__Written task__.
Pick out every line of the entries below where "after" occurs, and copy those lines.

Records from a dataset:
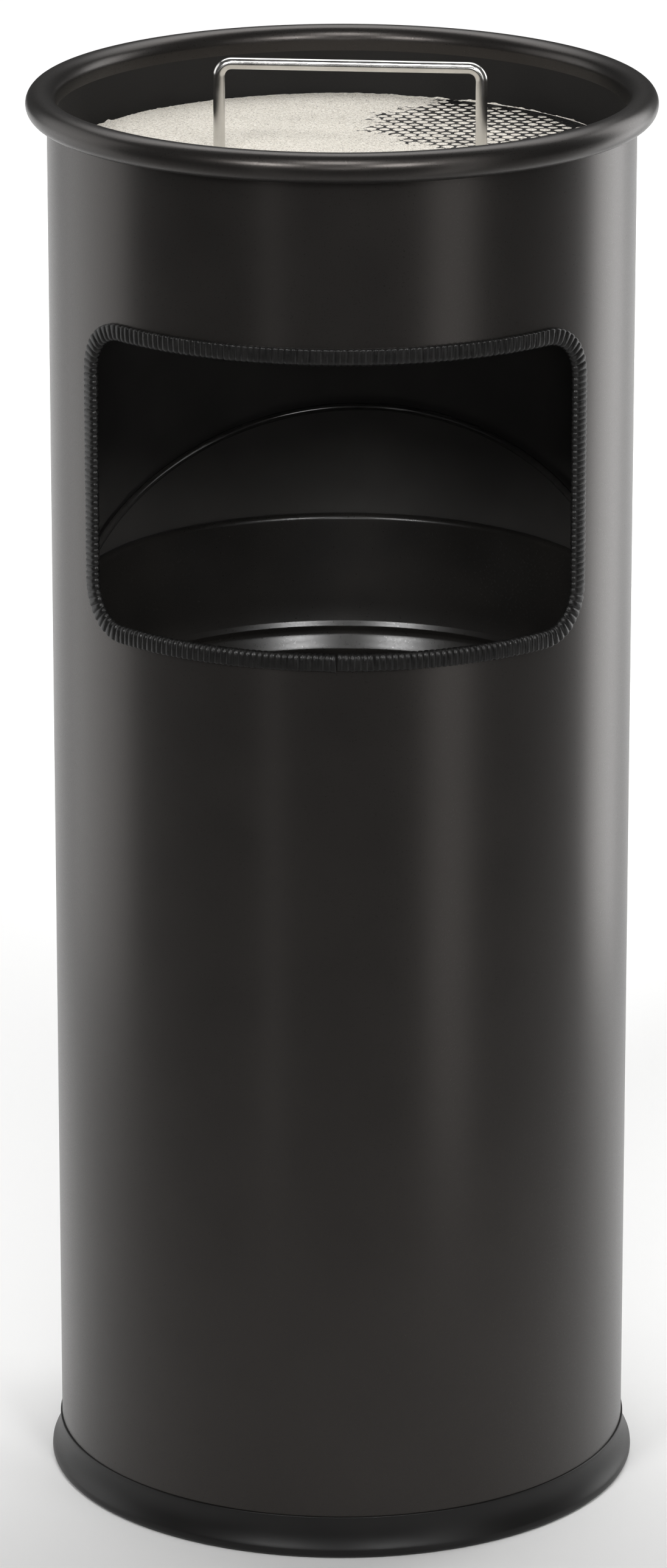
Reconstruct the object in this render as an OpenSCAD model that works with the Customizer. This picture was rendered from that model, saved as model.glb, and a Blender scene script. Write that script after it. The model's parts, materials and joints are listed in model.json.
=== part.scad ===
// Standing ashtray bin: steel tube with a waste window, lift-out ash bowl with sand and a
// sieve, and a lift-out liner bucket with a wire bail. Millimetres, +Z up, window towards -Y,
// origin on the floor at the middle of the base ring.

/* [Overall] */
// Outside diameter of the steel tube
tube_d = 250; // [200:1:320]
// Height from the floor to the top of the rolled bead
rim_z = 620; // [480:1:760]
// Thickness of the steel sheet used for tube and bowl
sheet_t = 0.8; // [0.6:0.1:1.5]

/* [Window] */
// Drop from the bead's top to the window's upper sheet edge
window_drop = 88.7; // [84:0.1:120]
// Height of the window opening in the sheet
window_h = 125.8; // [90:0.1:155]
// Half angle from the middle of the window to the centre of its corner arcs
window_half_angle = 45.4; // [25:0.1:60]
// Radius of the window corners
window_corner_r = 18; // [6:0.5:30]
// Width of the edge trim seen from outside
trim_w = 7.3; // [5:0.1:9]
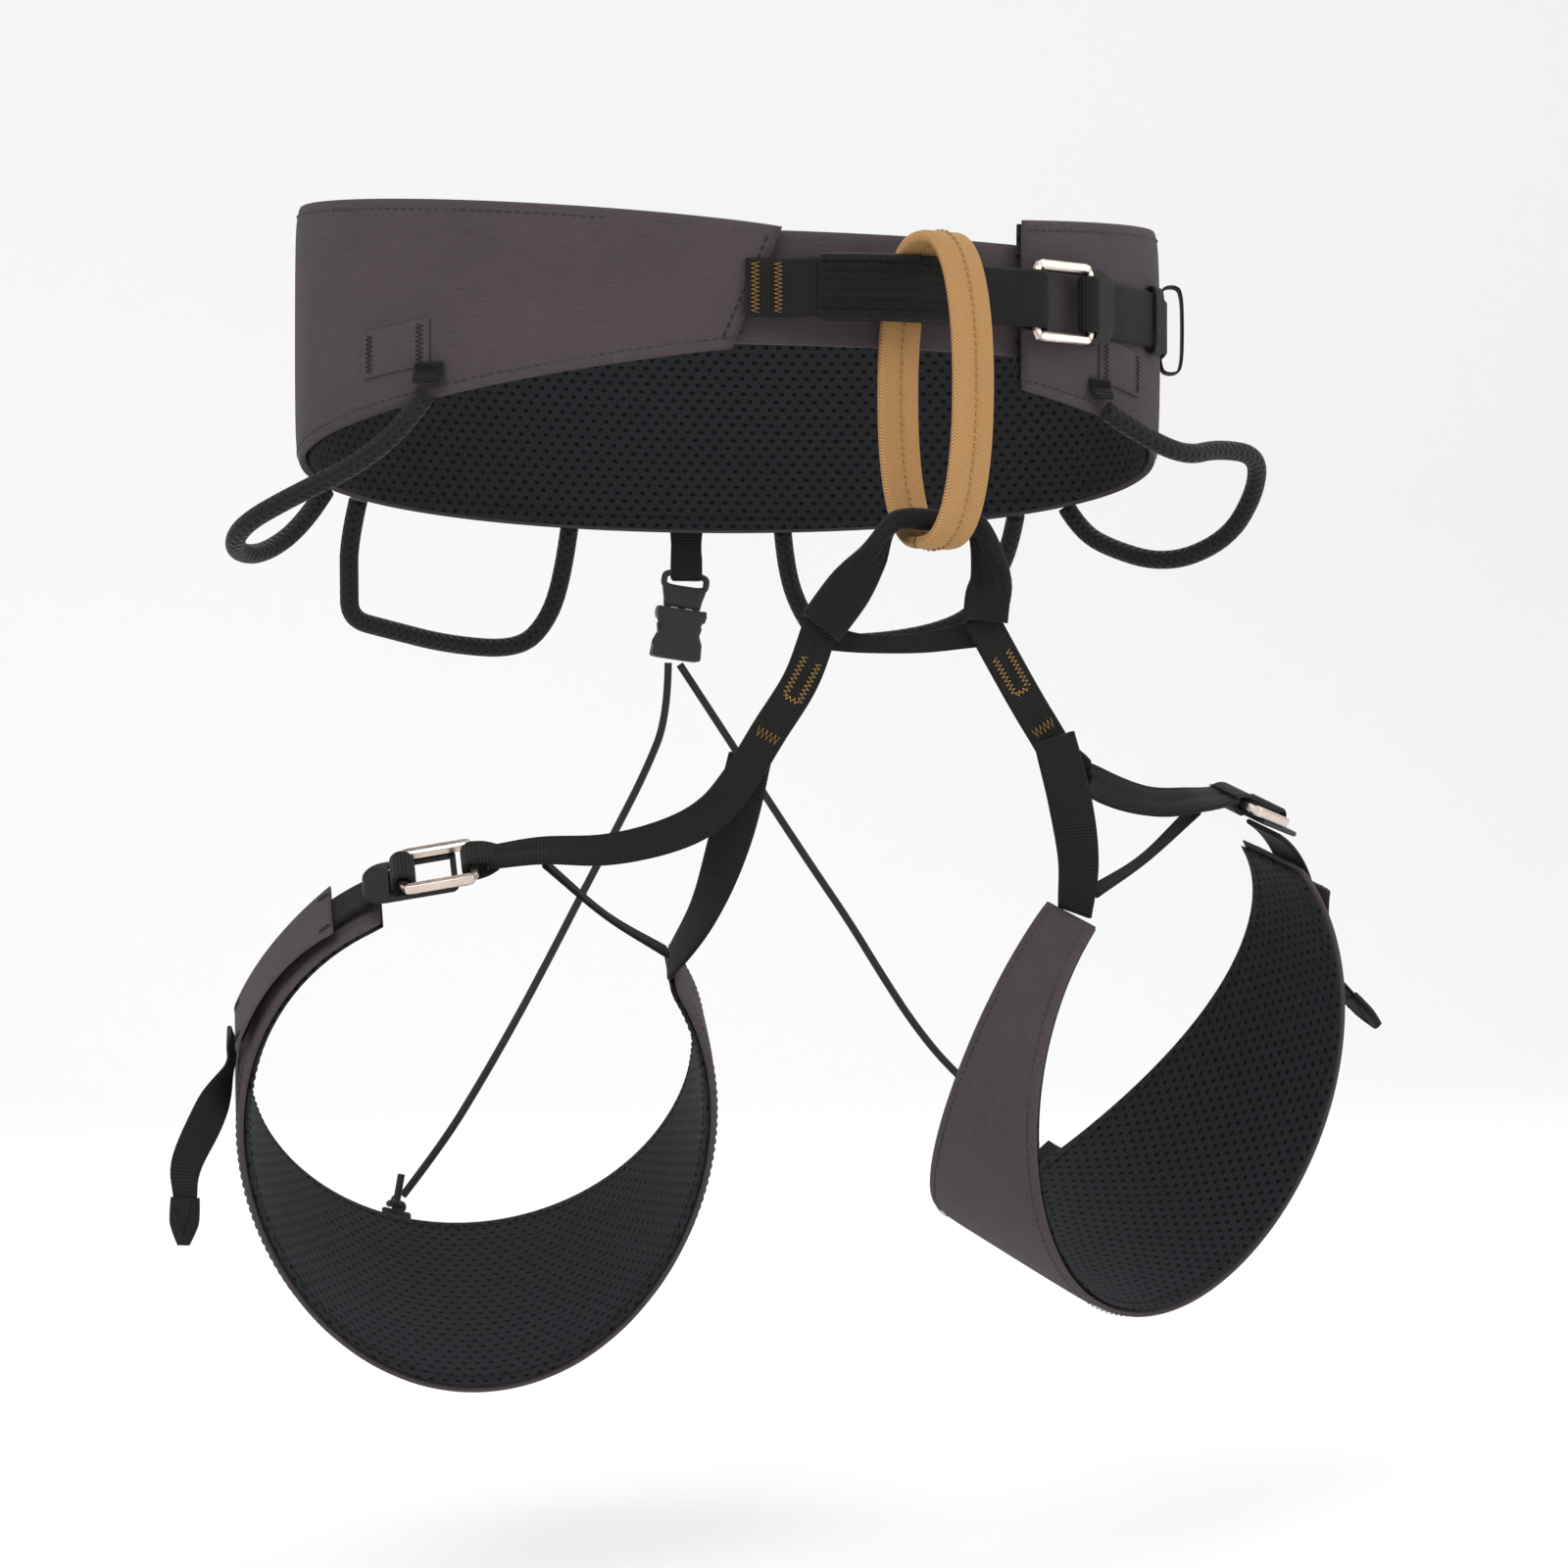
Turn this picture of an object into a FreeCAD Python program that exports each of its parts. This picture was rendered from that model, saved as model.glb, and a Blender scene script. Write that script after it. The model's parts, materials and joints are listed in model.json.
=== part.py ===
import FreeCAD, Part
import Sketcher
import os
from math import asin, ceil, cos, degrees, pi, radians, sin, sqrt, tan

# Climbing harness for one person, worn open at the front, in millimetres.
# Origin: centre of the waist opening at mid-height of the waist webbing.
# +Z is up, -Y is the wearer's front, +X is the wearer's left.

V = FreeCAD.Vector
doc = FreeCAD.newDocument("climbing_harness")

# ---------------------------------------------------------------- driving sizes

SIZES = {
    # waist ring, measured to the inside of its lining
    "waist_half_width": 152.0,
    "waist_half_depth": 85.0,
    "belt_lining": 1.5,
    "belt_padding": 2.8,
    "belt_fabric": 1.4,
    "belt_front_top": 21.0,
    "belt_back_top": 42.0,
    "belt_front_low": -18.5,
    "belt_back_low": -70.0,
    "belt_top_power": 0.4,
    "belt_low_power": 0.6,
    # the belt is open at the front, offset to the wearer's left
    "gap_right_top": 2.0,
    "gap_right_lean": 0.43,
    "gap_left": 85.0,
    "tongue_height": 39.0,
    "tongue_thick": 3.0,
    "tongue_right": -35.0,
    "tongue_left": 106.0,
    # webbing
    "waist_webbing_width": 20.0,
    "leg_webbing_width": 16.0,
    "leg_strap_width": 12.5,
    "tail_width": 14.0,
    "bridge_thick": 3.4,
    "bridge_set_back": 3.5,
    "cross_strap_height": 9.0,
    # hip patches, below the waist webbing
    "patch_front": 131.0,
    "patch_back": 118.0,
    "patch_gap": 1.0,
    "patch_height": 16.0,
    "patch_thick": 1.2,
    # elastic keepers on the waist tail
    "keeper_wall": 0.8,
    "keeper_edge": 3.0,
    "end_keeper_edge": 7.0,
    "webbing_thick": 1.8,
    "strap_thick": 2.6,
    "sleeve_edge": 1.5,
    "sleeve_thick": 6.5,
    "sleeve_start": 8.0,
    "sleeve_end": 58.0,
    "tie_in_bulge": 12.5,
    # belay loop
    "belay_height": 106.6,
    "belay_width": 49.0,
    "belay_thick": 4.4,
    "belay_band": 16.0,
    "belay_corner": 18.4,
    "belay_x": 46.0,
    "belay_reach": 27.49,
    "belay_top": 18.3,
    "belay_turn": 19.5,
    # buckles
    "buckle_length": 27.0,
    "buckle_play": 0.8,
    "adjuster_start": 8.0,
    "buckle_rail": 3.2,
    "buckle_bar": 3.0,
    "buckle_thick": 3.0,
    "plate_length": 32.0,
    "plate_thick": 1.8,
    "plate_start": -6.0,
    "plate_edge": 2.0,
    "plate_window": 21.0,
    "waist_buckle_angle": 141.5,
    # leg loops
    "pad_back_height": 93.0,
    "pad_end_height": 21.0,
    "pad_lining": 3.4,
    "pad_fabric": 1.4,
    # gear loops
    "gear_loop_thick": 7.0,
    # rear riser
    "riser_strap_width": 13.0,
    "riser_strap_length": 19.0,
    "riser_lean": 8.0,
    "rear_buckle_width": 20.0,
    "rear_buckle_thick": 8.0,
    "socket_length": 20.0,
    "male_length": 14.0,
    "prong_length": 14.0,
    "male_bar": 8.0,
    "male_thick": 5.0,
    "prong_thick": 3.6,
    "riser_cord_thick": 3.0,
    "cord_spacing": 4.6,
    "knot_radius": 4.2,
    # running clearance between separate pieces
    "clearance": 0.4,
}

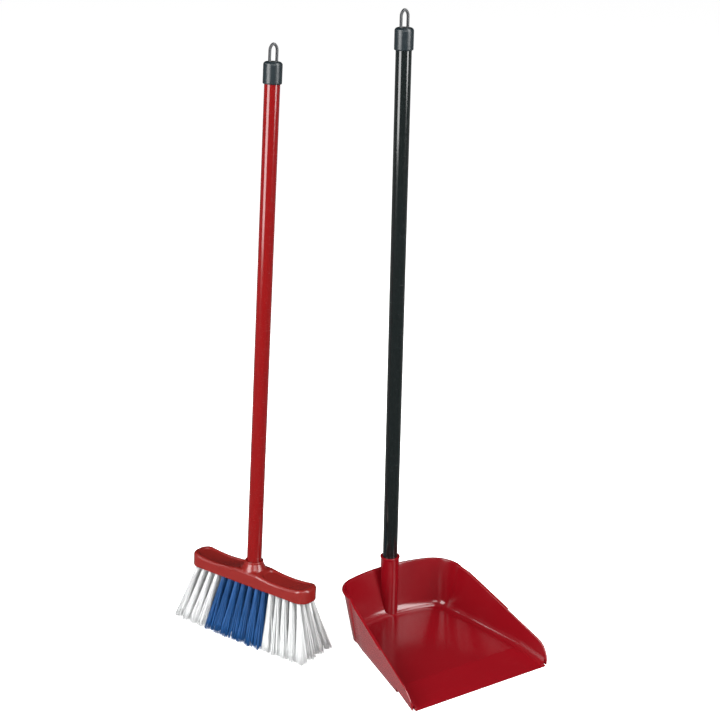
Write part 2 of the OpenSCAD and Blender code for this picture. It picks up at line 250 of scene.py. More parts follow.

__Exercise result__.
Reconstruct the object in this render as an OpenSCAD model that works with the Customizer. This picture was rendered from that model, saved as model.glb, and a Blender scene script. Write that script after it. The model's parts, materials and joints are listed in model.json.
Turn this picture of an object into a FreeCAD Python program that exports each of its parts. This picture was rendered from that model, saved as model.glb, and a Blender scene script. Write that script after it. The model's parts, materials and joints are listed in model.json.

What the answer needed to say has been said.